Capital Case Roundup — Death Penalty Court Decisions the Week of April 52021

NEWS (4/8/21) — Nevada: The Nevada Supreme Court has granted capital defendant Wilber Ernesto Martinez-Guzman’s emergency motion to stay a premature deadline the trial court had set for his lawyers to file a claim that he is ineligible for the death penalty because of intellectual disability. A trial court in Reno had set an April 20 deadline for Martinez-Guzman, four months earlier than the time allotted under Nevada law, which permits a defendant to file up to ten days before the scheduled start of trial. The court’s unanimous decision did not explain why it granted the stay. However, Martinez-Guzman’s lawyers argued that the trial court deadline impaired their ability to investigate and present evidence to establish his ineligibility for the death penalty.

Martinez-Guzman is a Salvadoran national. Proof of intellectual disability requires providing evidence of deficits in daily functioning that were present before age 18, and his lawyers told the court that COVID-19 travel restrictions have made it impossible to investigate and interview witnesses in El Salvador to obtain necessary evidence about Martinez-Guzman’s childhood impairments. “This court must allow him the opportunity to investigate, collect, analyze and marshal the best and most reliable evidence on his intellectual disability,” Martinez-Guzman’s lawyers told the court.

Washoe County prosecutors argued that the defense request was a delay tactic.


NEWS (4/8/21) — Ohio: The Ohio Supreme Court has stayed the scheduled May 26, 2021 execution of David Martin. The court set the execution date in September 2017, when it affirmed Martin’s conviction and death sentence. However, the state failed to appoint a lawyer to represent him in state post-conviction proceedings, causing his time limit for filing federal appeals to expire without ever providing him state post-conviction review of his case. When federal defenders discovered that Martin was unrepresented, they sought appointment in the case and moved to stay his execution.

“It’s shocking to me that this fell through the cracks, that this could go a whole year and nobody could notice this guy didn’t have a lawyer,” assistant federal public defender David Stebbins said. “I thought we had better safeguards in place.” The court granted the stay, which prosecutors did not oppose, “pending disposition of … all state postconviction proceedings, including any appeals.”


NEWS (4/6/21) — Alabama: In an unpublished opinion, the U.S. Court of Appeals for the Eleventh Circuit has upheld the death sentence imposed on Kenneth Smith by an Alabama trial judge in 1996 after the sentencing jury had voted 11-1 to spare Smith’s life.
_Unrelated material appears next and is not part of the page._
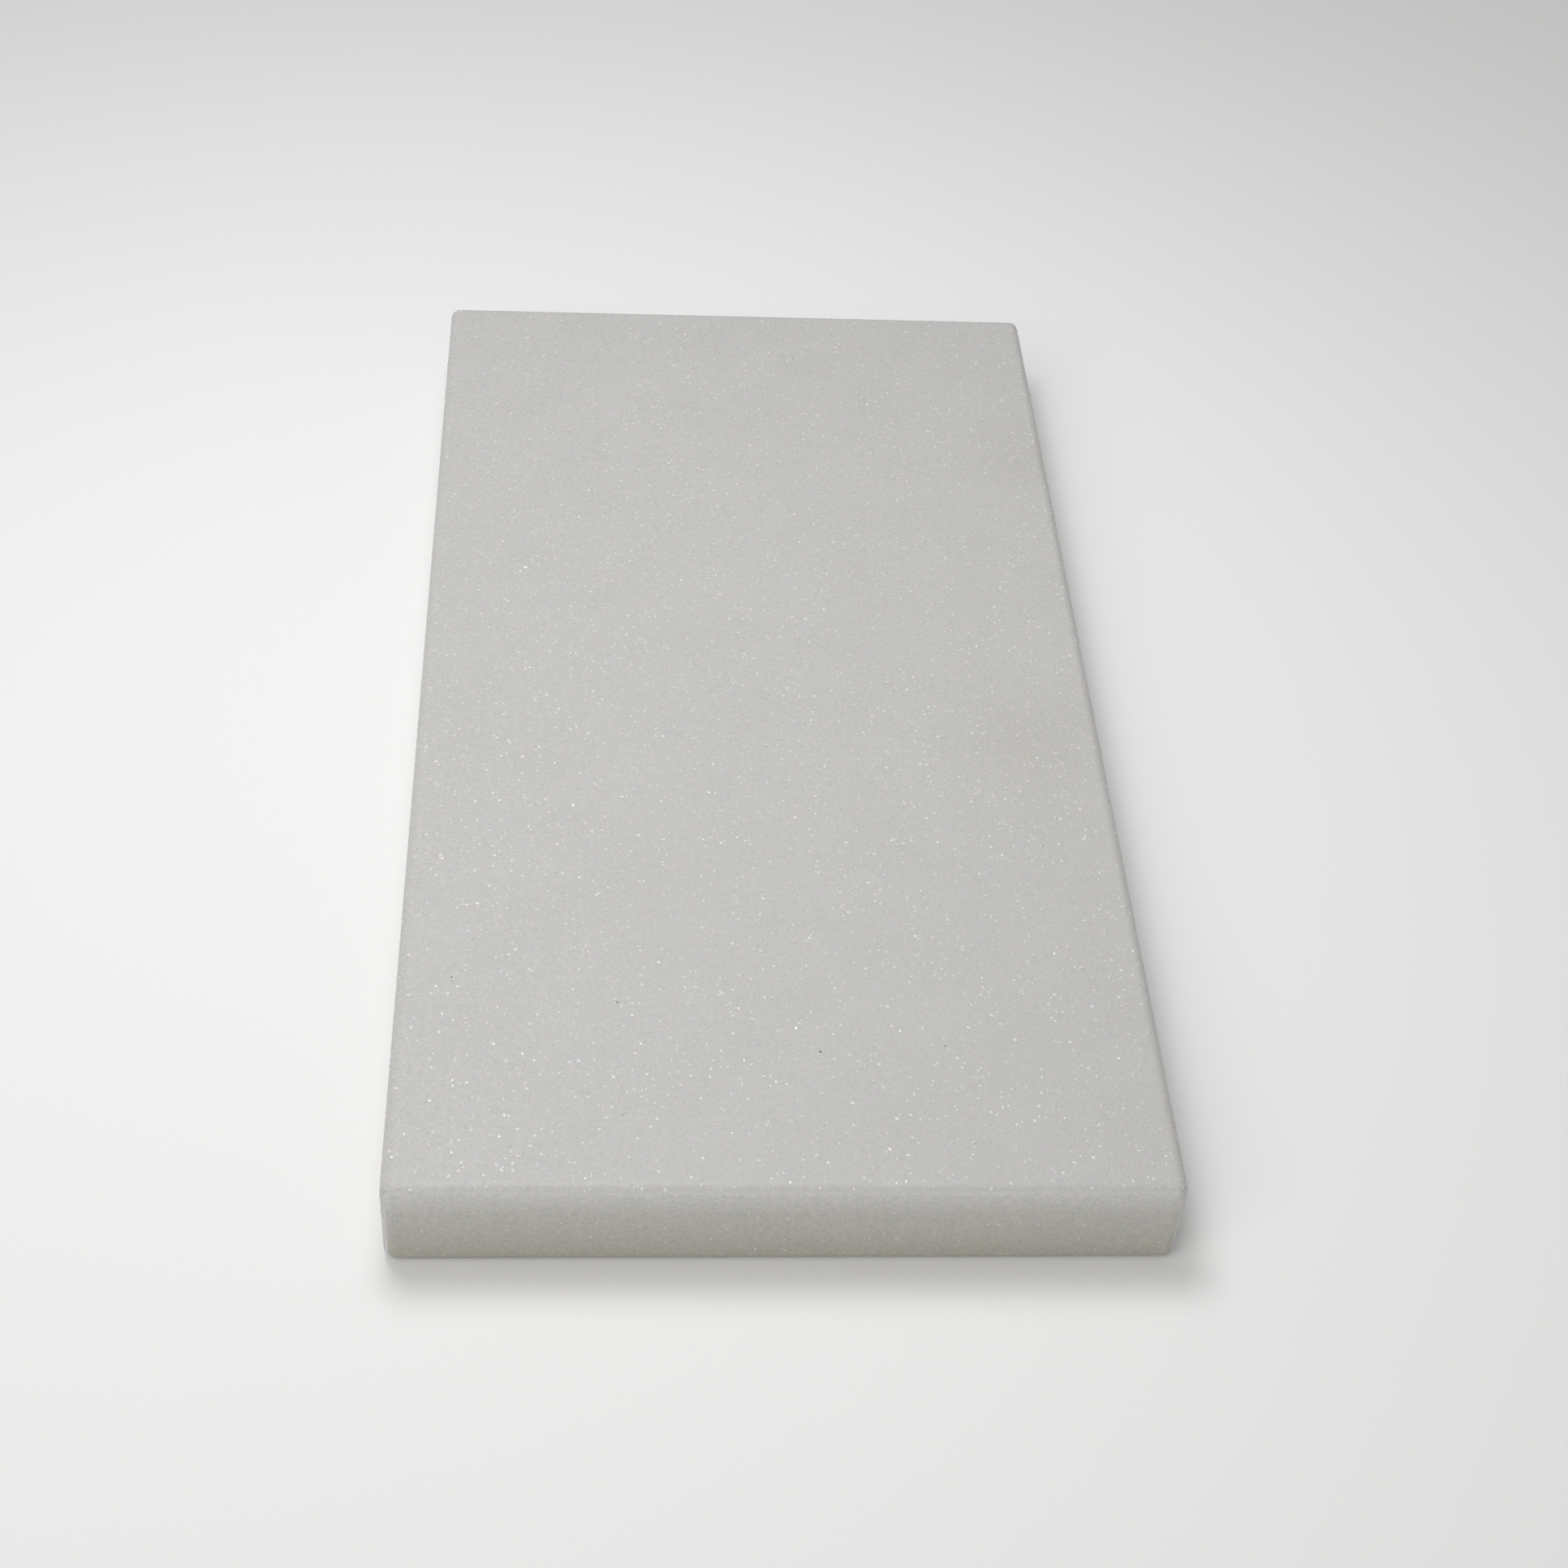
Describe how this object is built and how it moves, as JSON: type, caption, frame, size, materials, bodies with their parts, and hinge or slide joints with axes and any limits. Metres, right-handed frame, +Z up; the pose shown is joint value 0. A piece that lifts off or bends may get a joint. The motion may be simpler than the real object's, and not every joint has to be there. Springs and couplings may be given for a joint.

No state in the United States any longer permits trial judges to override jury votes for life.

After the federal district court denied Smith’s habeas corpus petition, the appeals court granted Smith permission to appeal a single issue, whether the district court erred in holding that Smith was not prejudiced by his trial counsel’s failure to object to the validity of the search warrant issued in his case. The court denied that claim, holding that the warrant, though failing to comply with the letter of Alabama law, did not violate Alabama law and was not invalid.


NEWS (4/6/21) — Oklahoma: After a one-day penalty phase, an Oklahoma County jury has recommended that Derrick Laday be sentenced to death for a 2015 murder. Laday was one of eight defendants charged in stabbing a man to death, moving his body to a location under a bridge, and then setting a fire to burn the body and destroy evidence. The other seven — including Laday’s brother and girlfriend — pleaded guilty to lesser charges.

Laday was permitted to waive his right to counsel and represented himself in the guilt phase of the trial. Stand-by counsel took over the case for the short penalty phase.